Beyond the numbers, investors look for alignment. They want to see that your metrics reflect your goals. If you’re emphasizing retention, show how you’ve improved customer satisfaction. If you’re focusing on scaling, demonstrate efficient unit economics. Consistency between your strategy and your traction tells investors you’re executing with purpose. The ultimate goal of presenting traction metrics isn’t just to impress—it’s to instill confidence. When investors trust your numbers and your interpretation of them, they begin to trust your leadership. That’s the foundation of lasting partnerships and successful raises.
The Metric Mindset: Evolving Beyond the Pitch
The best founders don’t treat traction metrics as one-time pitch material—they use them as ongoing compasses for growth.

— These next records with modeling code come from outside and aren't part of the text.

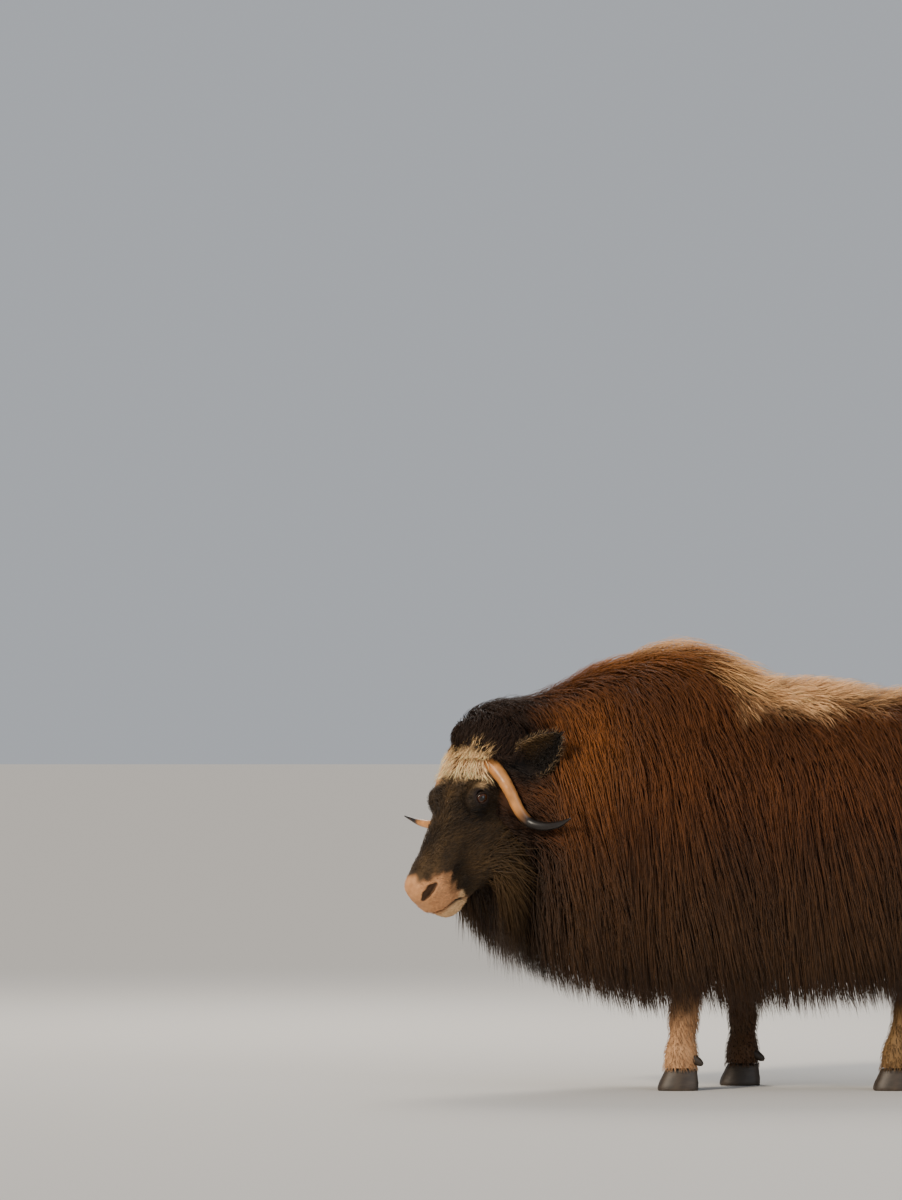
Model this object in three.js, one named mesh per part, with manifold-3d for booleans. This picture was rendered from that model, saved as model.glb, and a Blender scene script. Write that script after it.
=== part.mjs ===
// A life-size muskox cow, standing in mid-step with its head turned to its left.
// Millimetres, +Z up. The animal faces -X and its left side faces -Y.

import * as THREE from "three";
import { mergeVertices } from "three/addons/utils/BufferGeometryUtils.js";
import Module from "manifold-3d";

const wasm = await Module();
wasm.setup();

const V = (x, y, z) => new THREE.Vector3(x, y, z);
const radians = THREE.MathUtils.degToRad;
const lerp = THREE.MathUtils.lerp;
const X = V(1, 0, 0);
const Y = V(0, 1, 0);
const Z = V(0, 0, 1);
const SIDES = { left: 1, right: -1 };

// Driving dimensions of the whole animal
const GAP = 0.4; // air kept between touching nodes
const NECK_PLANE = -430; // where the neck ends and the shoulders begin
const BARREL_PLANE = 60; // where the shoulders end and the barrel begins
const RUMP_PLANE = 400; // where the barrel ends and the hindquarters begin
const TRUNK_AXIS = 800; // height of the line that the trunk's rings are drawn round
const UNDERWOOL = 12; // depth of the woolly core over the flesh
const HOOF_HEIGHT = 62;

// Pose of the head: the nose tip, how far the face turns to the left, and how far it hangs from the vertical
const NOSE = V(-932, -257, 577);
const HEAD_YAW = radians(43);
const HEAD_HANG = radians(38);

// Head coordinates are (back from the nose tip, towards the brow, to the animal's left).
const facing = V(-Math.cos(HEAD_YAW), -Math.sin(HEAD_YAW), 0);
const headBack = facing.clone().multiplyScalar(-Math.sin(HEAD_HANG)).add(V(0, 0, Math.cos(HEAD_HANG)));
const headUp = facing.clone().multiplyScalar(Math.cos(HEAD_HANG)).add(V(0, 0, Math.sin(HEAD_HANG)));
const headLeft = V(Math.sin(HEAD_YAW), -Math.cos(HEAD_YAW), 0);
const headFrame = new THREE.Matrix4().makeBasis(headBack, headUp, headLeft).setPosition(NOSE);
const headFrameInverse = headFrame.clone().invert();
const onHead = (back, up, left) => V(back, up, left).applyMatrix4(headFrame);
const turned = (back, up, left) => V(back, up, left).transformDirection(headFrame);

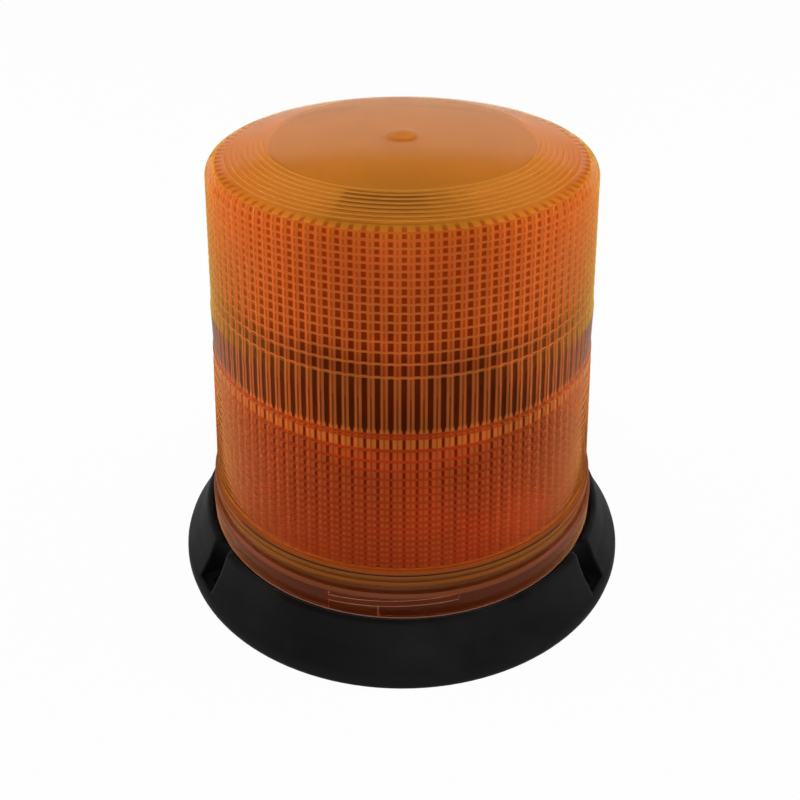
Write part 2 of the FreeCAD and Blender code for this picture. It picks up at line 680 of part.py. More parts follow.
thrust = washer("thrust_washer", dim.journal_rad + dim.run_clear, dim.washer_rad,
                dim.journal_base, dim.washer_thick)
retainer = washer("retaining_ring", dim.journal_rad - dim.ring_groove, dim.ring_rad,
                  dim.groove_base, dim.ring_thick)

# Lamp: holder, metal base, glass envelope, filament and spring clip
holder_top = dim.pillar_height + dim.holder_thick
spigot_rad = dim.pillar_bore - dim.spigot_clear
holder = turned("lamp_holder", [
    (dim.lamp_bore, dim.pillar_height - dim.spigot_length),
    (spigot_rad, dim.pillar_height - dim.spigot_length),
    (spigot_rad, dim.pillar_height),
    (dim.holder_rad, dim.pillar_height),
    (dim.holder_rad, holder_top),
    (dim.lamp_bore, holder_top),
])
lamp_base_top = holder_top + dim.lamp_base_thick
stem_rad = dim.lamp_bore - dim.run_clear
lamp_base = turned("bulb_base", [
    (0, holder_top - dim.lamp_stem),
    (stem_rad, holder_top - dim.lamp_stem),
    (stem_rad, holder_top),
    (dim.lamp_base_rad, holder_top),
    (dim.lamp_base_rad, lamp_base_top),
    (0, lamp_base_top),
])
glass_shoulder = dim.glass_height - dim.glass_rad
glass_in = dim.glass_rad - dim.glass_wall
glass_tip = (0, dim.glass_height)
glass_side = (dim.glass_rad, glass_shoulder)
well_tip = (0, dim.glass_height - dim.glass_wall)
well_side = (glass_in, glass_shoulder)
glass = turned("bulb_glass", [
    (glass_in, lamp_base_top),
    (dim.glass_rad, lamp_base_top),
    glass_side,
    *rounded(glass_side, glass_tip, dim.glass_rad, 1, 3),
    glass_tip,
    well_tip,
    *rounded(well_tip, well_side, glass_in, -1, 3),
    well_side,
])
coil_base = dim.optic_height - dim.filament_length / 2
coil_top = dim.optic_height + dim.filament_length / 2
coil = cylinder("coil", dim.filament_rad, dim.filament_length, z=coil_base)
support_low = cylinder("support_low", dim.support_rad, coil_base - lamp_base_top + 0.5,
                       -dim.filament_rad * 0.5, 0, lamp_base_top)
support_high = cylinder("support_high", dim.support_rad, coil_top - lamp_base_top,
                        dim.support_spread, 0, lamp_base_top)
bridge = block("support_bridge", dim.support_spread, dim.support_rad * 2, dim.support_rad * 2,
               0, 0, coil_top - dim.support_rad * 2)
filament = fuse("filament", coil, support_low, support_high, bridge)

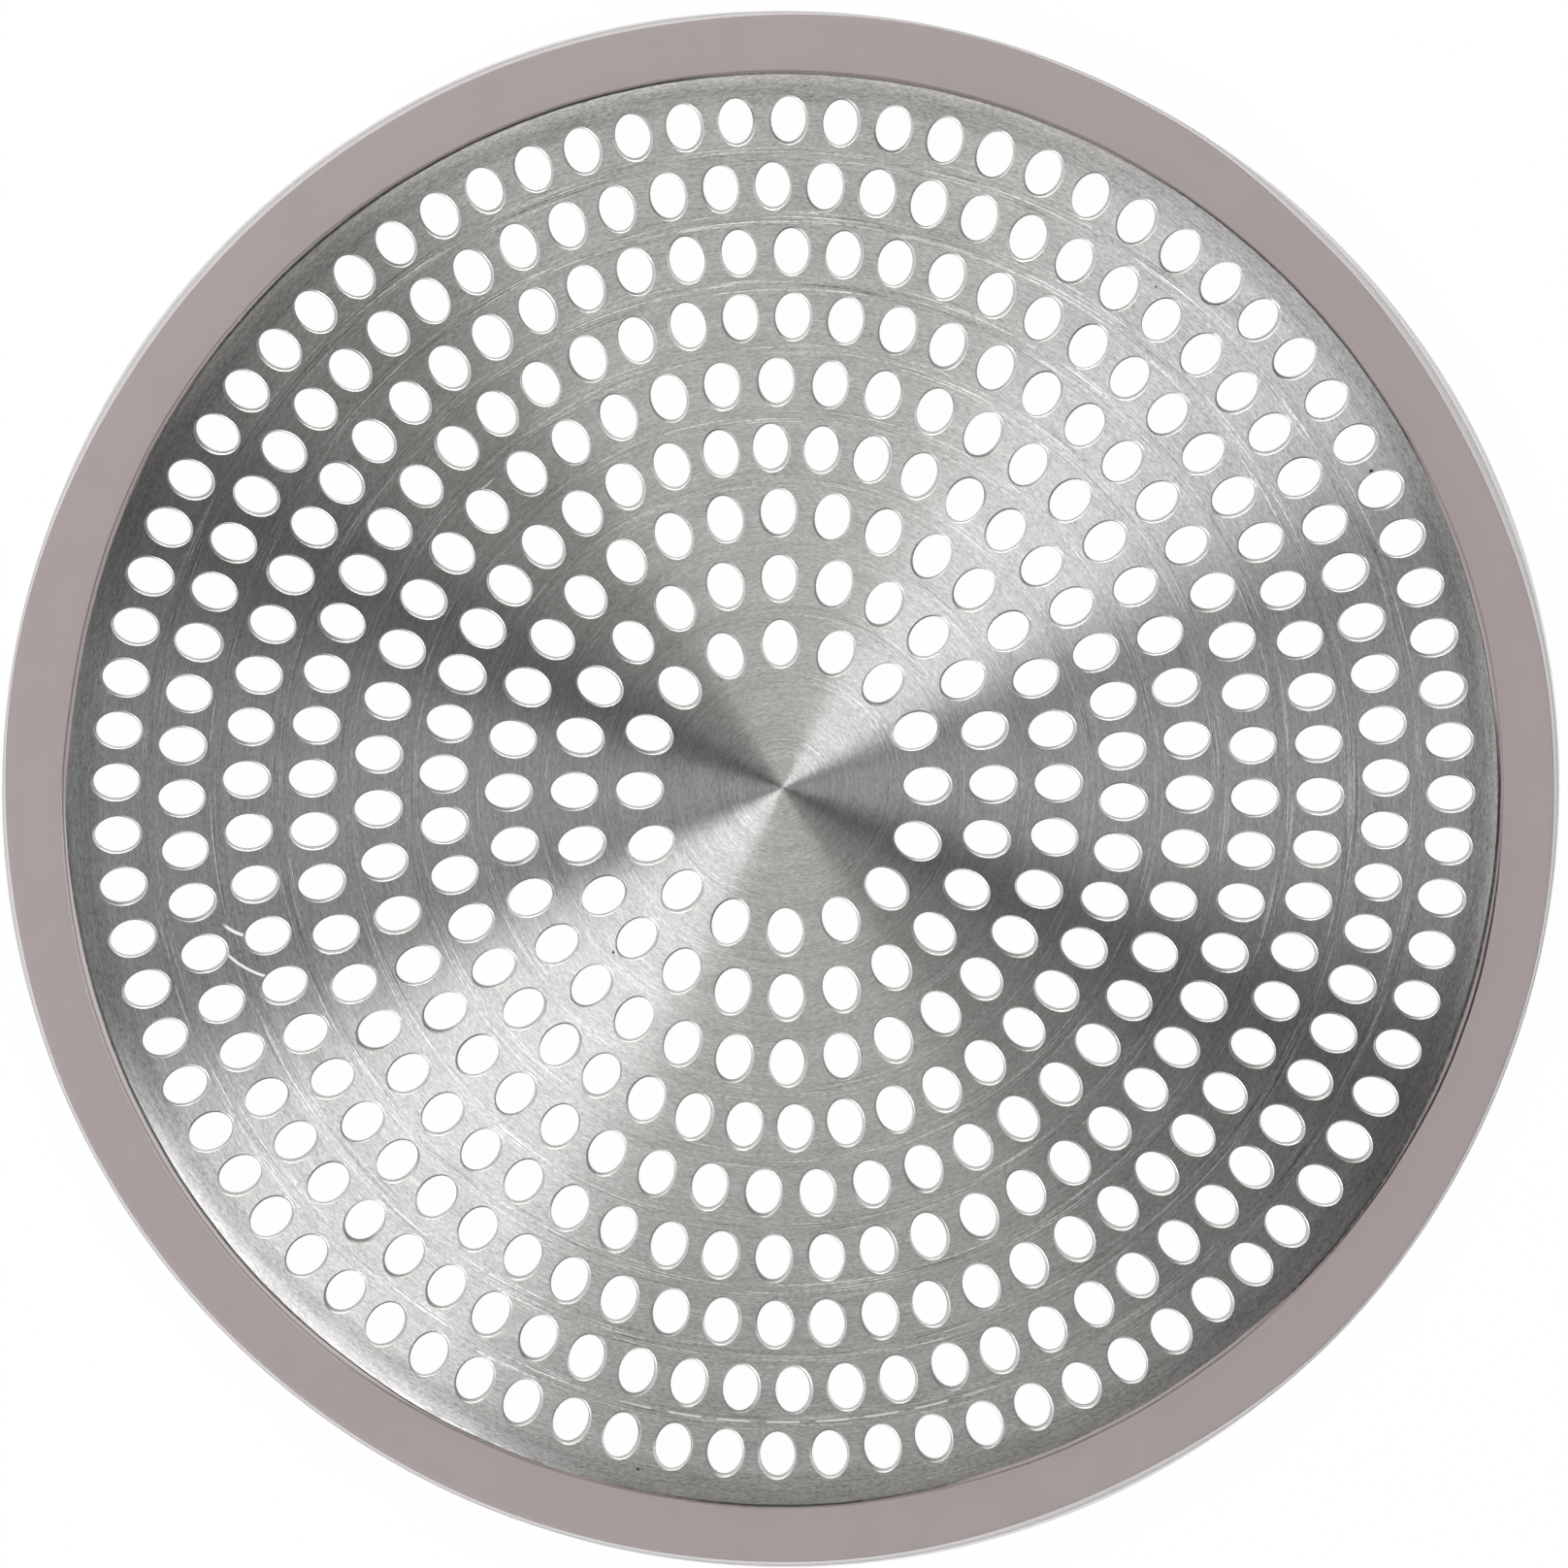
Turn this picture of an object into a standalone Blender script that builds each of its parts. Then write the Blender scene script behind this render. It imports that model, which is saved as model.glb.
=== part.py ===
"""Shower drain strainer: a punched steel plate whose edge sits in the groove of a moulded silicone rim.

The strainer lies flat. Its origin is at the middle of the rim's underside, +Z is up, and every
length is in metres.
"""

from math import cos, pi, radians, sin, sqrt

import bmesh
import bpy
from mathutils import Matrix

for leftover in list(bpy.data.objects):
    bpy.data.objects.remove(leftover, do_unlink=True)

# Rim
RIM_DIAMETER = 0.146        # over its foot, where it is widest
RIM_HEIGHT = 0.006          # from the foot to the top of the lip
RIM_FACE = 0.0061           # from the outside to the upper lip's edge, seen from above
LIP_EDGE = 0.0005           # thickness of the upper lip at its edge
LIP_NOSE_RADIUS = 0.0002    # of the upper lip's top corner
FACE_FALL = 0.0002          # of the rim's face from the lip out to the shoulder
SHOULDER_RADIUS = 0.0003    # between the face and the outer wall
WALL_DRAFT = 0.0005         # the wall leans in by this much from the foot up to the shoulder
FOOT_CHAMFER = 0.0004
LOWER_LIP_SETBACK = 0.0006  # from the plate's flat part out to the lower lip's edge

# Plate
PLATE_THICKNESS = 0.0008
TUCK = 0.0032               # how far the plate reaches in under the upper lip
DISH_WIDTH = 0.0018         # of the sloping margin that shows inside the upper lip
DISH_SLOPE = 0.06           # fall of that margin for each metre outwards

# Holes
HOLES_PER_RING = (16, 24, 32, 42, 47, 56, 64, 72, 80)
RING_TURN_DEG = (0.9, 1.0, 1.0, -2.3, -0.9, -1.2, -0.9, 1.0, -0.5)
FIRST_RING_RADIUS = 0.0135
OUTER_RING_INSET = 0.0044   # from the upper lip's edge to the middle of the outermost holes
HOLE_LENGTH = 0.0043        # along the radius
HOLE_WIDTH = 0.0033
HOLE_SIDES = 6
PUNCH_OVERRUN = 0.0010      # how far each punch stands out above and below the plate

# Fits and fineness
GROOVE_GAP = 0.0003         # between the plate's edge and the groove, above, below and outside
SEGMENTS = 72               # round the rim and the plate
CORNER_STEPS = 2            # round the lip's nose and the shoulder
CREASE_DEG = 50             # edges that turn by more than this are shaded sharp

# Finishes
STEEL_COLOUR = (0.56, 0.555, 0.54)
STEEL_ROUGHNESS = 0.32
SILICONE_COLOUR = (0.39, 0.345, 0.35)
SILICONE_ROUGHNESS = 0.55

LIP_RADIUS = RIM_DIAMETER / 2 - RIM_FACE
DISH_RADIUS = LIP_RADIUS - DISH_WIDTH
PLATE_RADIUS = LIP_RADIUS + TUCK
OUTER_RING_RADIUS = LIP_RADIUS - OUTER_RING_INSET


def fall(radius):
    """How far the plate's margin has dished down at this radius."""
    return max(0.0, radius - DISH_RADIUS) * DISH_SLOPE


PLATE_TOP = RIM_HEIGHT - LIP_EDGE - GROOVE_GAP + fall(LIP_RADIUS)


def material(name, colour, roughness, metallic):
    made = bpy.data.materials.new(name)
    made.use_nodes = True
    shader = made.node_tree.nodes["Principled BSDF"]
    shader.inputs["Base Color"].default_value = (*colour, 1.0)
    shader.inputs["Roughness"].default_value = roughness
    shader.inputs["Metallic"].default_value = metallic
    return made


def turned(name, profile, closed):
    """A ring or a disc turned about Z from a profile of (radius, height) points."""
    shape = bmesh.new()
    points = [shape.verts.new((radius, 0.0, height)) for radius, height in profile]
    edges = [shape.edges.new(pair) for pair in zip(points, points[1:])]
    if closed:
        edges.append(shape.edges.new((points[-1], points[0])))
    bmesh.ops.spin(shape, geom=points + edges, cent=(0.0, 0.0, 0.0), axis=(0.0, 0.0, 1.0),
                   angle=2 * pi, steps=SEGMENTS, use_merge=True)
    if not closed:
        bmesh.ops.holes_fill(shape, edges=[edge for edge in shape.edges if edge.is_boundary],
                             sides=SEGMENTS)
    bmesh.ops.recalc_face_normals(shape, faces=shape.faces)
    mesh = bpy.data.meshes.new(name)
    shape.to_mesh(mesh)
    shape.free()
    return mesh


def placed(name, mesh, finish=None):
    made = bpy.data.objects.new(name, mesh)
    bpy.context.scene.collection.objects.link(made)
    if finish:
        mesh.materials.append(finish)
        mesh.shade_smooth()
        mesh.set_sharp_from_angle(angle=radians(CREASE_DEG))
    return made


def plate_blank():
    """The disc before it is punched: flat, with a margin that dishes down to its edge."""
    edge = fall(PLATE_RADIUS)
    low = PLATE_TOP - PLATE_THICKNESS
    return turned("strainer_plate", [
        (DISH_RADIUS, PLATE_TOP),
        (PLATE_RADIUS, PLATE_TOP - edge),
        (PLATE_RADIUS, low - edge),
        (DISH_RADIUS, low),
    ], closed=False)


def ring_radius(ring):
    share = ring / (len(HOLES_PER_RING) - 1)
    return FIRST_RING_RADIUS + share * (OUTER_RING_RADIUS - FIRST_RING_RADIUS)


def punches():
    """One oval punch for each hole, its long way along the radius, as separate closed prisms.

    An oval with few sides is made larger until it has the true oval's area.
    """
    full_area = HOLE_SIDES / (2 * pi) * sin(2 * pi / HOLE_SIDES)
    swell = 1 / sqrt(full_area)
    depth = PLATE_THICKNESS + 2 * PUNCH_OVERRUN
    middle = PLATE_TOP - PLATE_THICKNESS / 2
    shape = bmesh.new()
    for ring, count in enumerate(HOLES_PER_RING):
        for hole in range(count):
            turn = radians(RING_TURN_DEG[ring]) + 2 * pi * hole / count
            bmesh.ops.create_cone(
                shape, cap_ends=True, cap_tris=False, segments=HOLE_SIDES,
                radius1=swell / 2, radius2=swell / 2, depth=depth,
                matrix=Matrix.Rotation(turn, 4, "Z")
                @ Matrix.Translation((ring_radius(ring), 0.0, middle))
                @ Matrix.Diagonal((HOLE_LENGTH, HOLE_WIDTH, 1.0, 1.0))
                @ Matrix.Rotation(pi / 2, 4, "Z"))
    mesh = bpy.data.meshes.new("punches")
    shape.to_mesh(mesh)
    shape.free()
    return mesh


def strainer_plate():
    steel = material("brushed_steel", STEEL_COLOUR, STEEL_ROUGHNESS, metallic=1.0)
    plate = placed("strainer_plate", plate_blank(), steel)
    tools = placed("punches", punches())
    tools.hide_render = True
    tools.display_type = "WIRE"
    cut = plate.modifiers.new("punched holes", "BOOLEAN")
    cut.operation = "DIFFERENCE"
    cut.solver = "EXACT"
    cut.object = tools


def corner(radius, height, size, start_deg):
    """A round corner of the profile: a quarter turn down from start_deg about its middle."""
    turns = [radians(start_deg - 90 * step / CORNER_STEPS) for step in range(CORNER_STEPS + 1)]
    return [(radius + size * cos(turn), height + size * sin(turn)) for turn in turns]


def rim_profile():
    """The rim's section, from the upper lip over the face and the wall to the foot and the groove."""
    widest = RIM_DIAMETER / 2
    wall_top = widest - WALL_DRAFT
    groove_radius = PLATE_RADIUS + GROOVE_GAP
    lower_lip_radius = DISH_RADIUS + LOWER_LIP_SETBACK

    def roof(radius):
        return PLATE_TOP - fall(radius) + GROOVE_GAP

    def floor(radius):
        return PLATE_TOP - PLATE_THICKNESS - fall(radius) - GROOVE_GAP

    points = [(LIP_RADIUS, roof(LIP_RADIUS))]
    points += corner(LIP_RADIUS + LIP_NOSE_RADIUS, RIM_HEIGHT - LIP_NOSE_RADIUS, LIP_NOSE_RADIUS, 180)
    points += corner(wall_top - SHOULDER_RADIUS, RIM_HEIGHT - FACE_FALL - SHOULDER_RADIUS,
                     SHOULDER_RADIUS, 90)
    points += [
        (widest, FOOT_CHAMFER),
        (widest - FOOT_CHAMFER, 0.0),
        (lower_lip_radius, 0.0),
        (lower_lip_radius, floor(lower_lip_radius)),
        (groove_radius, floor(groove_radius)),
        (groove_radius, roof(groove_radius)),
    ]
    return points


def silicone_rim():
    silicone = material("mauve_silicone", SILICONE_COLOUR, SILICONE_ROUGHNESS, metallic=0.0)
    placed("silicone_rim", turned("silicone_rim", rim_profile(), closed=True), silicone)


strainer_plate()
silicone_rim()
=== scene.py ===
from math import cos, pi, radians, sin, tau

import bmesh
import bpy
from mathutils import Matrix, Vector


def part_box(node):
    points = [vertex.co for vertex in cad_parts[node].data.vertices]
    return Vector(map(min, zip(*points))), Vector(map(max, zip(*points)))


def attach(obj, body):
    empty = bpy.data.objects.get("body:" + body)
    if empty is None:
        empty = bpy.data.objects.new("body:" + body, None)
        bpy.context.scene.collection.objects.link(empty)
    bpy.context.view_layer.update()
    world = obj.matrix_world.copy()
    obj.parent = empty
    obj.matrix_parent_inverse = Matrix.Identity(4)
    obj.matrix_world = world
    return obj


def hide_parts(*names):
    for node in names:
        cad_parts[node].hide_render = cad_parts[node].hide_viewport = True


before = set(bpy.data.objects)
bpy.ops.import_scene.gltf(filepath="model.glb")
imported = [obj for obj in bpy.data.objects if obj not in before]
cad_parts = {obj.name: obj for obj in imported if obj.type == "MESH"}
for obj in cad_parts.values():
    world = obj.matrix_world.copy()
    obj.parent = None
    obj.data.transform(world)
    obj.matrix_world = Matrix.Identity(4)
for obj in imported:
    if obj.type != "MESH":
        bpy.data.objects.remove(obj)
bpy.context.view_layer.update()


# The strainer plate
# One disc of thin stainless steel, brushed in circles on a turning table and then punched with nine
# rings of oval holes. The press rolls the top edge of each hole over, and the plate's margin dishes
# down to slip into the rim's groove.

MM = 0.001
_, plate_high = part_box("strainer_plate")
PLATE_TOP = plate_high.z
PLATE_RADIUS = plate_high.x
SHEET = 0.8 * MM
FLAT_RADIUS = 65.0 * MM       # where the dished margin begins
MARGIN_FALL = 0.85 * MM       # from there down to the plate's edge
MARGIN_SWEEP = 0.8 * pi       # the part of a cosine wave that the margin's fall follows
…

Metrics inform every strategic decision, from marketing spend to product development to hiring. Building a data-driven culture ensures that your company continues to evolve in measurable, meaningful ways. When you regularly review and refine your metrics, you stay aligned with market realities and investor expectations. Founders who master the “metric mindset” become not just storytellers, but strategists. They know how to turn every data point into a narrative of progress, every performance indicator into a proof of potential. This discipline not only strengthens your pitch—it strengthens your company. Traction metrics are more than investor bait—they’re your strategic advantage. They reveal the heartbeat of your business, the clarity of your execution, and the scale of your vision. When you learn to use them effectively, you’re not just pitching your startup—you’re proving it.